## BRIEF
Comb through the entries for "this" and pull out each line that holds it.

## RECORDS FOR THE TASK
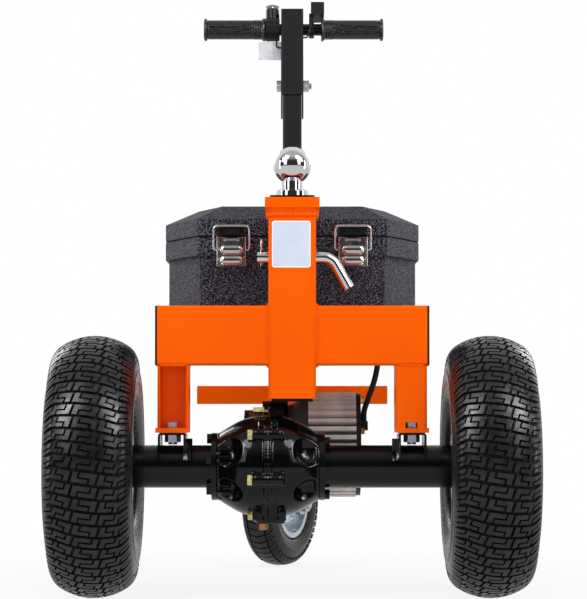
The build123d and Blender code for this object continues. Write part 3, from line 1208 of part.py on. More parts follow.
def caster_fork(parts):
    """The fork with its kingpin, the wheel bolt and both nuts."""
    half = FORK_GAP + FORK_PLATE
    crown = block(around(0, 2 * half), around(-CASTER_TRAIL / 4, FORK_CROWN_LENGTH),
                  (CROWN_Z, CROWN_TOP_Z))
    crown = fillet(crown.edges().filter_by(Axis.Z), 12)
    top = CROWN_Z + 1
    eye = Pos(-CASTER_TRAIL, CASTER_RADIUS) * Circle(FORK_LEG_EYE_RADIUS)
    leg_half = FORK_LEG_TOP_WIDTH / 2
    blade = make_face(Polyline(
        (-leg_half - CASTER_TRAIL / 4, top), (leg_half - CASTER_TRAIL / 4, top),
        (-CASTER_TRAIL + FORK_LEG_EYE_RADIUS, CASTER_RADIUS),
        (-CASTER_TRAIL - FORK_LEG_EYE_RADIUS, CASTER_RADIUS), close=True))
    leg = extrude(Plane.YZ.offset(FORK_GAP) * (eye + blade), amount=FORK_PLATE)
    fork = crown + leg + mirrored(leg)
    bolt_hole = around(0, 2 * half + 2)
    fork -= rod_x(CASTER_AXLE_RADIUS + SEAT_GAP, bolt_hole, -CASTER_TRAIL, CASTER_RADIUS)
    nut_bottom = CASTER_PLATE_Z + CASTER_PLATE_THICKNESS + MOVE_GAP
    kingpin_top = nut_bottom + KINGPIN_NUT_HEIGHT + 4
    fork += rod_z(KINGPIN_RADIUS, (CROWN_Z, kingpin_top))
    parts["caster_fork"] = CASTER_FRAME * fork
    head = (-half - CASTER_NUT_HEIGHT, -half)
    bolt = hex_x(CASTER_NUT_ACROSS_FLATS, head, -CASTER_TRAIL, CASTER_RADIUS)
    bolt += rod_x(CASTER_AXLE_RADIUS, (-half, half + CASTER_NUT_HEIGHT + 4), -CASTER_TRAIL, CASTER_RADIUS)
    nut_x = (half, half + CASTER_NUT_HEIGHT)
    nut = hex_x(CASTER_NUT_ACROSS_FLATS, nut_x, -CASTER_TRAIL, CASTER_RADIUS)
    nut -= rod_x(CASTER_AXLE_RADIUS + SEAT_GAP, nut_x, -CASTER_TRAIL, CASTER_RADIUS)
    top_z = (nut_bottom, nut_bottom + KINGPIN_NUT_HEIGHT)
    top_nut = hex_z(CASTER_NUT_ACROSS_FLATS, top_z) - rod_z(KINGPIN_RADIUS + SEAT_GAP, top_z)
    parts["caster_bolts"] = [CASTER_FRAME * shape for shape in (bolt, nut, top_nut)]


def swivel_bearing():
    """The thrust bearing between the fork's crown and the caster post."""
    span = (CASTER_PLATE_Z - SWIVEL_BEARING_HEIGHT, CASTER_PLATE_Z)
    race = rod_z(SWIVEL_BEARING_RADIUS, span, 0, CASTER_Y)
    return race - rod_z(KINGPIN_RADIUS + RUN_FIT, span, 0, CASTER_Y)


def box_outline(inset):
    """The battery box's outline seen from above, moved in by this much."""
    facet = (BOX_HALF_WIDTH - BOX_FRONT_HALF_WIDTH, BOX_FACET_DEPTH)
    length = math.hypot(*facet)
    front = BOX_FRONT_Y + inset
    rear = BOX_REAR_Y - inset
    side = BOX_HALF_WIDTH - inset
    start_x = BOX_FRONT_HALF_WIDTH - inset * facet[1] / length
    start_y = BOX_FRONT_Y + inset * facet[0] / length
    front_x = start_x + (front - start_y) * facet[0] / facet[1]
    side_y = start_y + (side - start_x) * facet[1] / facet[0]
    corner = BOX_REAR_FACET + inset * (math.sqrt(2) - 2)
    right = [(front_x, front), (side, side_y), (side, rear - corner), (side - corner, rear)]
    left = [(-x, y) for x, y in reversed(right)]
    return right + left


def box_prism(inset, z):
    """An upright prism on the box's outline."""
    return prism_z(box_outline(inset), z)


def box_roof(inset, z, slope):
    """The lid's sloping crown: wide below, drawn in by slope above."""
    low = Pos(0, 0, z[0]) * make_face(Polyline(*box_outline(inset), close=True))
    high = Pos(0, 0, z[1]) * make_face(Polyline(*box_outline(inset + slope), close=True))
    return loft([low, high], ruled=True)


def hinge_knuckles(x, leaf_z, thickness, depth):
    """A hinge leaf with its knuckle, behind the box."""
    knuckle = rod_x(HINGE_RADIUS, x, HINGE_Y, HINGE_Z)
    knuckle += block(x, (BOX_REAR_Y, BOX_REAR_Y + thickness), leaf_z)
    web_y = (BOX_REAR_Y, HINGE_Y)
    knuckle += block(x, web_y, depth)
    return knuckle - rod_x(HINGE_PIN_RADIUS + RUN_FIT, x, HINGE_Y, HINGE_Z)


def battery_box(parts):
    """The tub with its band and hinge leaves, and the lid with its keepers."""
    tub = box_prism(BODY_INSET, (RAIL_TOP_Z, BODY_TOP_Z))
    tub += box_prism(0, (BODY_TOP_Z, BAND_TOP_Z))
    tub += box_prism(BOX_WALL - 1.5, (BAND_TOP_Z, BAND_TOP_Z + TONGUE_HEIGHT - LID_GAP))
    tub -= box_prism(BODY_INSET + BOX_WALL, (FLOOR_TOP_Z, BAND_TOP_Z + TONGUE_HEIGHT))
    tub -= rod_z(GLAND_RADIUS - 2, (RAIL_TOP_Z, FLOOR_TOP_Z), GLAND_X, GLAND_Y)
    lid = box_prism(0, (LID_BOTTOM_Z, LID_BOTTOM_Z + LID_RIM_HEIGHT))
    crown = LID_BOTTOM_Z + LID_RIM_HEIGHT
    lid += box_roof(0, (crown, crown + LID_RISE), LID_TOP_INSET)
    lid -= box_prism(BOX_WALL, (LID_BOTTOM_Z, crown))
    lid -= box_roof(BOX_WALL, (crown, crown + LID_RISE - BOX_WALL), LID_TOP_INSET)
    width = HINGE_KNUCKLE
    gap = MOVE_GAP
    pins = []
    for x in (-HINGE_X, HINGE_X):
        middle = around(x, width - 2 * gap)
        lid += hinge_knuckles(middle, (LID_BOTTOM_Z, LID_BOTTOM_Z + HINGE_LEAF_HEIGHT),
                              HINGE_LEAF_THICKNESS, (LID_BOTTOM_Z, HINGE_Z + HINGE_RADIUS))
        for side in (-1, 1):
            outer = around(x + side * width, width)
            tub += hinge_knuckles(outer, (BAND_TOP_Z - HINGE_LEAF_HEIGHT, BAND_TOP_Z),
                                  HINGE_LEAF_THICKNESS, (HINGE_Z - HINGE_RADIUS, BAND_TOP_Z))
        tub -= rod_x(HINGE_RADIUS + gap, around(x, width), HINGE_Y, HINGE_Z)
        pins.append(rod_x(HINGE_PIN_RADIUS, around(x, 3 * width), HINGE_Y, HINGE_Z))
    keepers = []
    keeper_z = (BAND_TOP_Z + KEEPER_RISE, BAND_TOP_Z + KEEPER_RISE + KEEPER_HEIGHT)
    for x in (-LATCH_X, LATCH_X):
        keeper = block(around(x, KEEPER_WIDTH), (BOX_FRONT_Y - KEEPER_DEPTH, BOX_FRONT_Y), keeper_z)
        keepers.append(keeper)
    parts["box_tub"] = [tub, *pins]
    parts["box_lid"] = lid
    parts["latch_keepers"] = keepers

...

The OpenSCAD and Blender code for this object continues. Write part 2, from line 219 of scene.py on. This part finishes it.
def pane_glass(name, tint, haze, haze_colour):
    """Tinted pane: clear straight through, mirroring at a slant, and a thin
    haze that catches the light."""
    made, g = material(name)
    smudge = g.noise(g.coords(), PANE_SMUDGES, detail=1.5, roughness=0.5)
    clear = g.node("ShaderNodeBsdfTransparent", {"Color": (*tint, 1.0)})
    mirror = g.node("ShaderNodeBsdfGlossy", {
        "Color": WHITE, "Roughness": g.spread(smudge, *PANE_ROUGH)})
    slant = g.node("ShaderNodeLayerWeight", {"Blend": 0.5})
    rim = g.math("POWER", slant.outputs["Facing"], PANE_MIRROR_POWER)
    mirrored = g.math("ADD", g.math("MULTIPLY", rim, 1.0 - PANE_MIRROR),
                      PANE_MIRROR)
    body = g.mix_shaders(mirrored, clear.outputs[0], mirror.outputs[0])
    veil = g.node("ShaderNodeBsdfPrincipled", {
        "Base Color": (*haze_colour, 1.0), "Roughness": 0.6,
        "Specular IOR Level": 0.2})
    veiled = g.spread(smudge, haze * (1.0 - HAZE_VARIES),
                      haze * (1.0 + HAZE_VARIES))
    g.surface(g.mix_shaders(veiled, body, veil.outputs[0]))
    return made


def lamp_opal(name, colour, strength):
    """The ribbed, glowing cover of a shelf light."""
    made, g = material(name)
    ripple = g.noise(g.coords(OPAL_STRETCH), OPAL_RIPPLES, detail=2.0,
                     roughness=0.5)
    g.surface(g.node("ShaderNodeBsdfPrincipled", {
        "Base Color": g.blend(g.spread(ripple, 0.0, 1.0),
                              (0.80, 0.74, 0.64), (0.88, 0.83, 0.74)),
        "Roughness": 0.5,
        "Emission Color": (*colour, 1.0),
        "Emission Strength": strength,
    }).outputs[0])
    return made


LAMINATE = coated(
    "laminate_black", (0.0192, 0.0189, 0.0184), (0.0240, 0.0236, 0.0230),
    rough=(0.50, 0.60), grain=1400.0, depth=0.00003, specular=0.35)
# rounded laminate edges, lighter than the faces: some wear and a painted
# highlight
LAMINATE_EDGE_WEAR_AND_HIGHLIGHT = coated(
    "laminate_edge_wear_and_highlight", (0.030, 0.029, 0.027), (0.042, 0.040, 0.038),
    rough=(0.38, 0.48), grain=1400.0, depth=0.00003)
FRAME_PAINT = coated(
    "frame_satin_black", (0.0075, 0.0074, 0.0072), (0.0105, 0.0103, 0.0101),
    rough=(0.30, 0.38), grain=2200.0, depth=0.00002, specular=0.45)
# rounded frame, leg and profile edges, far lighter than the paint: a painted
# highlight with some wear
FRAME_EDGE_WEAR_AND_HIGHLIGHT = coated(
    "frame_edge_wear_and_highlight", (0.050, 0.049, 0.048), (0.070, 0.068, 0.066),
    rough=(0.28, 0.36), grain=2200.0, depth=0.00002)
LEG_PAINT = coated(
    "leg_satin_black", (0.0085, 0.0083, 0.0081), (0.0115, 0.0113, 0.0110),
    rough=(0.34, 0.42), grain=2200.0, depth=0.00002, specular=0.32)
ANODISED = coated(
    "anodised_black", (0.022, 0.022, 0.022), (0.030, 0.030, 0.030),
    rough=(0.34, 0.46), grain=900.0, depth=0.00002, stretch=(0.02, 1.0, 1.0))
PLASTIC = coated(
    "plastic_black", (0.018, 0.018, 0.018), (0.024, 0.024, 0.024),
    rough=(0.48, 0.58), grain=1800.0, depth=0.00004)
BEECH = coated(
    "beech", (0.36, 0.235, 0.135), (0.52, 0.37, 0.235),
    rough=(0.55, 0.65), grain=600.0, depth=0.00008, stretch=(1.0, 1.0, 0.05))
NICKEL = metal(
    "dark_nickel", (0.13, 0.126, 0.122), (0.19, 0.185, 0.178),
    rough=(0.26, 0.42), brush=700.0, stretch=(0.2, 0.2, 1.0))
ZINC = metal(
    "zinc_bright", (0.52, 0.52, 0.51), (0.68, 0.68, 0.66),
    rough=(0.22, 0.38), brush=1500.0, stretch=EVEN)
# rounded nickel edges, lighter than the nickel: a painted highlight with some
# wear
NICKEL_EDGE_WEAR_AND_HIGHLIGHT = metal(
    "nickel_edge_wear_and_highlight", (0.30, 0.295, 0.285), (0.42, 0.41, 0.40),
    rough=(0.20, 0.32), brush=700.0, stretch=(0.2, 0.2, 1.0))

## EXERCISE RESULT
The build123d and Blender code for this object continues. Write part 3, from line 1208 of part.py on. More parts follow.
    """The battery box's outline seen from above, moved in by this much."""
The OpenSCAD and Blender code for this object continues. Write part 2, from line 219 of scene.py on. This part finishes it.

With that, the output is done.